The design codes leave some room to select the maximum snow depth input depending on the location of the site; “In reviewing completed projects, we have often seen the least conservative option used rather than the most conservative value, to save costs on mounting structure design, and we have seen a significant number of failures.” adds Napier-Moore. Impact of soil heave when frozen can also often be neglected. The snow depth is additionally crucial regarding O&M, particularly in terms of snow clearing strategies and the site’s accessibility during snowy periods. This has an impact on a myriad of factors including the structure height, the site road layout, access to the inverter houses and so forth.
With respect to snow clearing strategies, the firm has seen limited progress on robotic applications for snow removal purposes. However, another potentially feasible technology is reverter technology, which is particularly useful for clearing snow from the PV modules rather than the inverter houses, access roads, etc. This technology injects DC currents into the modules in order to melt the snow. Furthermore, there are coatings available that help the snow slide off the modules. Another possible approach would be to utilise external heating grids, which can be used to remove snow from the site roads as well. These technologies are still in their infancy in terms of their application at utility scale.
The Mott MacDonald Group has worked on more than 200 PV projects in Japan with a capacity of just under 5 GW. One of the common issues observed has been the basic efficiency of the cables and transformers diverging from international standards. Napier-Moore attributes this to the fact that “There are no specific standards that are normally referenced in construction contracts for minimum efficiency or maximum losses of cables and transformers”. With respect to observed failures, it is more commonplace for structural or civil issues to occur, many of which are related to adequate drainage systems. This can lead to soil erosion, which may affect the stability of structures and downstream water quality.
With regards to risks in design, there is commonly a construction cost contingency allowed in the financial model. There are two scenarios depending on whether the issues are detected either prior to or after the plant is handed over. It is possible to ask the EPC to amend the issues within the lump sum fee, which is evidently only feasible if there is sufficient supervision of the EPC contractor beforehand. In the case that issues are not spotted and cause a failure during the operation, typical contingency levels are lower and do not allow for capital replacement or significant repairs.
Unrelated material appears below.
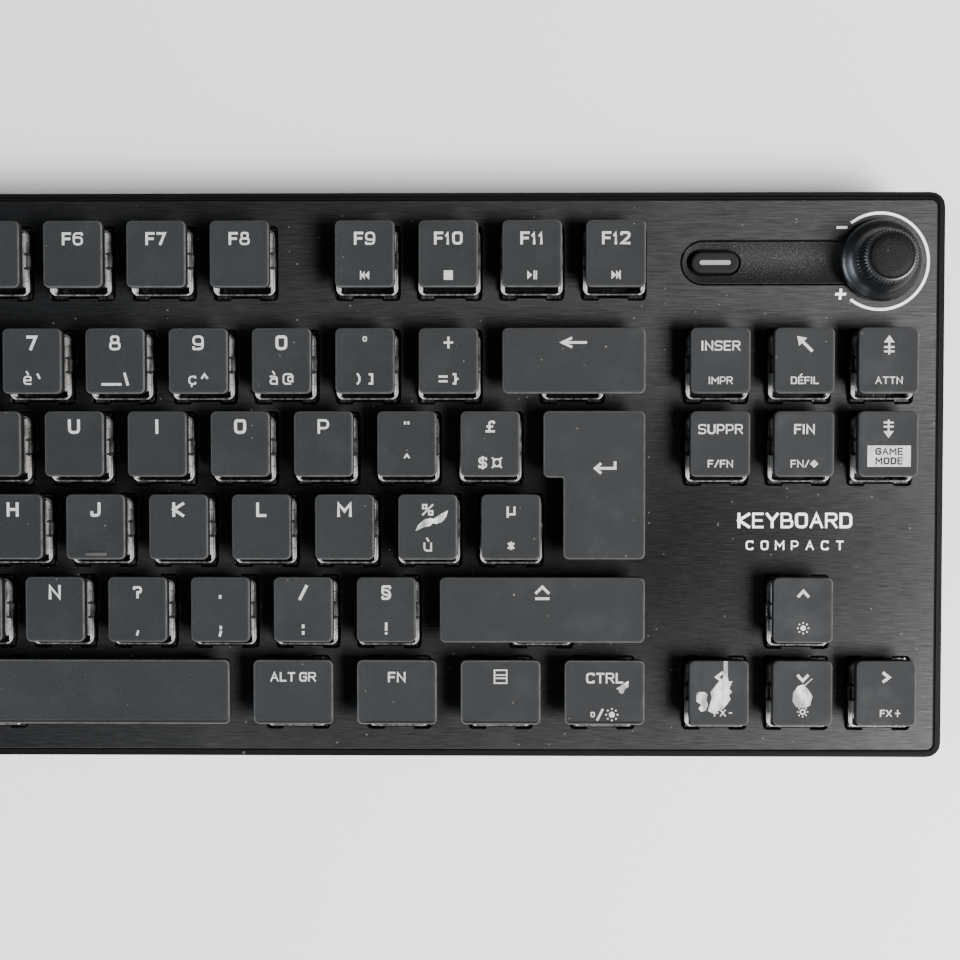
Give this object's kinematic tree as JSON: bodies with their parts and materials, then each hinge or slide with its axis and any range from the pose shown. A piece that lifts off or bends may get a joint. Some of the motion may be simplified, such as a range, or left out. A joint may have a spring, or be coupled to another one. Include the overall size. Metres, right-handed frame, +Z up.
{
  "type": "mechanical keyboard",
  "caption": "Tenkeyless mechanical keyboard: low charcoal caps on exposed clear switch housings, brushed black plate, pill-shaped mute button recess and round volume knob.",
  "frame": {"origin": "middle of the footprint, on the surface the rubber pads stand on", "axes": "+X to the right along the key rows, +Y to the rear, +Z up"},
  "size_m": [0.3586, 0.1316, 0.0348],
  "materials": {
    "case_plastic": "fine matt texture, near black",
    "plate_aluminium": "black anodised, brushed along the rows",
    "keycap": "smooth satin, charcoal",
    "clear_housing": "clear moulded plastic",
    "board": "solder mask, dark green",
    "inlay_plastic": "leather grain, black",
    "control_plastic": "fine grain, black",
    "encoder_metal": "satin",
    "socket_metal": "bright",
    "rubber": "matt, black",
    "screw_steel": "black zinc",
    "wire_steel": "bright drawn wire"
  },
  "bodies": {
    "chassis": {"base_tray": "case_plastic", "case_screw_1": "screw_steel", "case_screw_2": "screw_steel", "case_screw_3": "screw_steel", "case_screw_4": "screw_steel", "circuit_board": "board", "control_inlay": "inlay_plastic", "encoder_body": "encoder_metal", "pad_1": "rubber", "pad_2": "rubber", "pad_3": "rubber", "pad_4": "rubber", "switch_housings": "clear_housing", "top_plate": "plate_aluminium", "usb_socket": "socket_metal"},
    "key_alt_left": {"key_alt_left": "keycap"},
    "key_alt_right": {"key_alt_right": "keycap"},
    "key_backspace": {"key_backspace": "keycap"},
    "key_caps_lock": {"key_caps_lock": "keycap"},
    "key_control_left": {"key_control_left": "keycap"},
    "key_control_right": {"key_control_right": "keycap"},
    "key_delete": {"key_delete": "keycap"},
    "key_down": {"key_down": "keycap"},
    "key_end": {"key_end": "keycap"},
    "key_enter": {"key_enter": "keycap"},
    "key_escape": {"key_escape": "keycap"},
    "key_function": {"key_function": "keycap"},
    "key_home": {"key_home": "keycap"},
    "key_insert": {"key_insert": "keycap"},
    "key_left": {"key_left": "keycap"},
    "key_menu": {"key_menu": "keycap"},
    "key_page_down": {"key_page_down": "keycap"},
    "key_page_up": {"key_page_up": "keycap"},
    "key_right": {"key_right": "keycap"},
    "key_shift_left": {"key_shift_left": "keycap"},
    "key_shift_right": {"key_shift_right": "keycap"},
    "key_space": {"key_space": "keycap"},
    "key_square": {"key_square": "keycap"},
    "key_system": {"key_system": "keycap"},
    "key_tab": {"key_tab": "keycap"},
    "key_up": {"key_up": "keycap"},
    "keys_digits_left": {"keys_digits_left": "keycap"},
    "keys_digits_right": {"keys_digits_right": "keycap"},
    "keys_f1_to_f4": {"keys_f1_to_f4": "keycap"},
    "keys_f5_to_f8": {"keys_f5_to_f8": "keycap"},
    "keys_f9_to_f12": {"keys_f9_to_f12": "keycap"},
    "keys_home_left": {"keys_home_left": "keycap"},
    "keys_home_right": {"keys_home_right": "keycap"},
    "keys_lower_left": {"keys_lower_left": "keycap"},
    "keys_lower_right": {"keys_lower_right": "keycap"},
    "keys_upper_left": {"keys_upper_left": "keycap"},
    "keys_upper_right": {"keys_upper_right": "keycap"},
    "mute_button": {"mute_button": "control_plastic"},
    "volume_knob": {"volume_knob": "control_plastic"},
    "foot_left": {"foot_left": "case_plastic"},
    "foot_right": {"foot_right": "case_plastic"},
    "wire_backspace": {"wire_backspace": "wire_steel"},
    "wire_shift_right": {"wire_shift_right": "wire_steel"},
    "wire_space": {"wire_space": "wire_steel"},
    "wire_enter": {"wire_enter": "wire_steel"}
  },
  "joints": [
    {"name": "key_alt_left_travel", "type": "slide", "parent": "chassis", "child": "key_alt_left", "axis": [0, 0.0698, -0.9976], "range_m": [0, 0.0036], "stiffness_N_per_m": 83, "springref_m": -0.004},
    {"name": "key_alt_right_travel", "type": "slide", "parent": "chassis", "child": "key_alt_right", "axis": [0, 0.0698, -0.9976], "range_m": [0, 0.0036], "stiffness_N_per_m": 83, "springref_m": -0.004},
    {"name": "key_backspace_travel", "type": "slide", "parent": "chassis", "child": "key_backspace", "axis": [0, 0.0698, -0.9976], "range_m": [0, 0.0036], "stiffness_N_per_m": 83, "springref_m": -0.004},
    {"name": "key_caps_lock_travel", "type": "slide", "parent": "chassis", "child": "key_caps_lock", "axis": [0, 0.0698, -0.9976], "range_m": [0, 0.0036], "stiffness_N_per_m": 83, "springref_m": -0.004},
    {"name": "key_control_left_travel", "type": "slide", "parent": "chassis", "child": "key_control_left", "axis": [0, 0.0698, -0.9976], "range_m": [0, 0.0036], "stiffness_N_per_m": 83, "springref_m": -0.004},
    {"name": "key_control_right_travel", "type": "slide", "parent": "chassis", "child": "key_control_right", "axis": [0, 0.0698, -0.9976], "range_m": [0, 0.0036], "stiffness_N_per_m": 83, "springref_m": -0.004},
    {"name": "key_delete_travel", "type": "slide", "parent": "chassis", "child": "key_delete", "axis": [0, 0.0698, -0.9976], "range_m": [0, 0.0036], "stiffness_N_per_m": 83, "springref_m": -0.004},
    {"name": "key_down_travel", "type": "slide", "parent": "chassis", "child": "key_down", "axis": [0, 0.0698, -0.9976], "range_m": [0, 0.0036], "stiffness_N_per_m": 83, "springref_m": -0.004},
    {"name": "key_end_travel", "type": "slide", "parent": "chassis", "child": "key_end", "axis": [0, 0.0698, -0.9976], "range_m": [0, 0.0036], "stiffness_N_per_m": 83, "springref_m": -0.004},
    {"name": "key_enter_travel", "type": "slide", "parent": "chassis", "child": "key_enter", "axis": [0, 0.0698, -0.9976], "range_m": [0, 0.0036], "stiffness_N_per_m": 83, "springref_m": -0.004},
    {"name": "key_escape_travel", "type": "slide", "parent": "chassis", "child": "key_escape", "axis": [0, 0.0698, -0.9976], "range_m": [0, 0.0036], "stiffness_N_per_m": 83, "springref_m": -0.004},
    {"name": "key_function_travel", "type": "slide", "parent": "chassis", "child": "key_function", "axis": [0, 0.0698, -0.9976], "range_m": [0, 0.0036], "stiffness_N_per_m": 83, "springref_m": -0.004},
    {"name": "key_home_travel", "type": "slide", "parent": "chassis", "child": "key_home", "axis": [0, 0.0698, -0.9976], "range_m": [0, 0.0036], "stiffness_N_per_m": 83, "springref_m": -0.004},
    {"name": "key_insert_travel", "type": "slide", "parent": "chassis", "child": "key_insert", "axis": [0, 0.0698, -0.9976], "range_m": [0, 0.0036], "stiffness_N_per_m": 83, "springref_m": -0.004},
    {"name": "key_left_travel", "type": "slide", "parent": "chassis", "child": "key_left", "axis": [0, 0.0698, -0.9976], "range_m": [0, 0.0036], "stiffness_N_per_m": 83, "springref_m": -0.004},
    {"name": "key_menu_travel", "type": "slide", "parent": "chassis", "child": "key_menu", "axis": [0, 0.0698, -0.9976], "range_m": [0, 0.0036], "stiffness_N_per_m": 83, "springref_m": -0.004},
    {"name": "key_page_down_travel", "type": "slide", "parent": "chassis", "child": "key_page_down", "axis": [0, 0.0698, -0.9976], "range_m": [0, 0.0036], "stiffness_N_per_m": 83, "springref_m": -0.004},
    {"name": "key_page_up_travel", "type": "slide", "parent": "chassis", "child": "key_page_up", "axis": [0, 0.0698, -0.9976], "range_m": [0, 0.0036], "stiffness_N_per_m": 83, "springref_m": -0.004},
    {"name": "key_right_travel", "type": "slide", "parent": "chassis", "child": "key_right", "axis": [0, 0.0698, -0.9976], "range_m": [0, 0.0036], "stiffness_N_per_m": 83, "springref_m": -0.004},
    {"name": "key_shift_left_travel", "type": "slide", "parent": "chassis", "child": "key_shift_left", "axis": [0, 0.0698, -0.9976], "range_m": [0, 0.0036], "stiffness_N_per_m": 83, "springref_m": -0.004},
    {"name": "key_shift_right_travel", "type": "slide", "parent": "chassis", "child": "key_shift_right", "axis": [0, 0.0698, -0.9976], "range_m": [0, 0.0036], "stiffness_N_per_m": 83, "springref_m": -0.004},
    {"name": "key_space_travel", "type": "slide", "parent": "chassis", "child": "key_space", "axis": [0, 0.0698, -0.9976], "range_m": [0, 0.0036], "stiffness_N_per_m": 83, "springref_m": -0.004},
    {"name": "key_square_travel", "type": "slide", "parent": "chassis", "child": "key_square", "axis": [0, 0.0698, -0.9976], "range_m": [0, 0.0036], "stiffness_N_per_m": 83, "springref_m": -0.004},
    {"name": "key_system_travel", "type": "slide", "parent": "chassis", "child": "key_system", "axis": [0, 0.0698, -0.9976], "range_m": [0, 0.0036], "stiffness_N_per_m": 83, "springref_m": -0.004},
    {"name": "key_tab_travel", "type": "slide", "parent": "chassis", "child": "key_tab", "axis": [0, 0.0698, -0.9976], "range_m": [0, 0.0036], "stiffness_N_per_m": 83, "springref_m": -0.004},
    {"name": "key_up_travel", "type": "slide", "parent": "chassis", "child": "key_up", "axis": [0, 0.0698, -0.9976], "range_m": [0, 0.0036], "stiffness_N_per_m": 83, "springref_m": -0.004},
    {"name": "keys_digits_left_travel", "type": "slide", "parent": "chassis", "child": "keys_digits_left", "axis": [0, 0.0698, -0.9976], "range_m": [0, 0.0036], "stiffness_N_per_m": 498, "springref_m": -0.004},
    {"name": "keys_digits_right_travel", "type": "slide", "parent": "chassis", "child": "keys_digits_right", "axis": [0, 0.0698, -0.9976], "range_m": [0, 0.0036], "stiffness_N_per_m": 498, "springref_m": -0.004},
    {"name": "keys_f1_to_f4_travel", "type": "slide", "parent": "chassis", "child": "keys_f1_to_f4", "axis": [0, 0.0698, -0.9976], "range_m": [0, 0.0036], "stiffness_N_per_m": 332, "springref_m": -0.004},
    {"name": "keys_f5_to_f8_travel", "type": "slide", "parent": "chassis", "child": "keys_f5_to_f8", "axis": [0, 0.0698, -0.9976], "range_m": [0, 0.0036], "stiffness_N_per_m": 332, "springref_m": -0.004},
    {"name": "keys_f9_to_f12_travel", "type": "slide", "parent": "chassis", "child": "keys_f9_to_f12", "axis": [0, 0.0698, -0.9976], "range_m": [0, 0.0036], "stiffness_N_per_m": 332, "springref_m": -0.004},
    {"name": "keys_home_left_travel", "type": "slide", "parent": "chassis", "child": "keys_home_left", "axis": [0, 0.0698, -0.9976], "range_m": [0, 0.0036], "stiffness_N_per_m": 498, "springref_m": -0.004},
    {"name": "keys_home_right_travel", "type": "slide", "parent": "chassis", "child": "keys_home_right", "axis": [0, 0.0698, -0.9976], "range_m": [0, 0.0036], "stiffness_N_per_m": 498, "springref_m": -0.004},
    {"name": "keys_lower_left_travel", "type": "slide", "parent": "chassis", "child": "keys_lower_left", "axis": [0, 0.0698, -0.9976], "range_m": [0, 0.0036], "stiffness_N_per_m": 498, "springref_m": -0.004},
    {"name": "keys_lower_right_travel", "type": "slide", "parent": "chassis", "child": "keys_lower_right", "axis": [0, 0.0698, -0.9976], "range_m": [0, 0.0036], "stiffness_N_per_m": 415, "springref_m": -0.004},
    {"name": "keys_upper_left_travel", "type": "slide", "parent": "chassis", "child": "keys_upper_left", "axis": [0, 0.0698, -0.9976], "range_m": [0, 0.0036], "stiffness_N_per_m": 498, "springref_m": -0.004},
    {"name": "keys_upper_right_travel", "type": "slide", "parent": "chassis", "child": "keys_upper_right", "axis": [0, 0.0698, -0.9976], "range_m": [0, 0.0036], "stiffness_N_per_m": 498, "springref_m": -0.004},
    {"name": "mute_button_travel", "type": "slide", "parent": "chassis", "child": "mute_button", "axis": [0, 0.0698, -0.9976], "range_m": [0, 0.0008], "stiffness_N_per_m": 900, "springref_m": -0.001},
    {"name": "volume_knob_turn", "type": "hinge", "parent": "chassis", "child": "volume_knob", "pos_m": [0.16415, 0.04936, 0.02707], "axis": [0, -0.0698, 0.9976], "continuous": true},
    {"name": "foot_left_flip", "type": "hinge", "parent": "chassis", "child": "foot_left", "pos_m": [-0.127, 0.0395, 0.0034], "axis": [-1, 0, 0], "range_deg": [0, 95]},
    {"name": "foot_right_flip", "type": "hinge", "parent": "chassis", "child": "foot_right", "pos_m": [0.127, 0.0395, 0.0034], "axis": [-1, 0, 0], "range_deg": [0, 95]},
    {"name": "wire_backspace_swing", "type": "hinge", "parent": "chassis", "child": "wire_backspace", "pos_m": [0.09287, 0.01676, 0.01586], "axis": [-1, 0, 0], "range_deg": [0, 24.01]},
    {"name": "wire_shift_right_swing", "type": "hinge", "parent": "chassis", "child": "wire_shift_right", "pos_m": [0.08572, -0.04025, 0.01188], "axis": [-1, 0, 0], "range_deg": [0, 24.01]},
    {"name": "wire_space_swing", "type": "hinge", "parent": "chassis", "child": "wire_space", "pos_m": [-0.04286, -0.05926, 0.01055], "axis": [-1, 0, 0], "range_deg": [0, 24.01]},
    {"name": "wire_enter_swing", "type": "hinge", "parent": "chassis", "child": "wire_enter", "pos_m": [0.10931, -0.00147, 0.01459], "axis": [0, -0.9976, -0.0698], "range_deg": [0, 24.01]}
  ],
  "couplings": [
    {"joint": "wire_backspace_swing", "follows": "key_backspace_travel", "rad_per_m": 114.94},
    {"joint": "wire_shift_right_swing", "follows": "key_shift_right_travel", "rad_per_m": 114.94},
    {"joint": "wire_space_swing", "follows": "key_space_travel", "rad_per_m": 114.94},
    {"joint": "wire_enter_swing", "follows": "key_enter_travel", "rad_per_m": 114.94}
  ]
}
All in all, lessons learned as the Japanese PV market has matured, and given the high early feed-in tariffs, offer major opportunities to revisit the early plant designs, for example with regards to cable and transformer selection and the plant monitoring system to identify possible improvement opportunities. While replacement of AC systems offers a low payback period, DC-AC ratio on plants can also be re-visited as a further optimisation opportunity.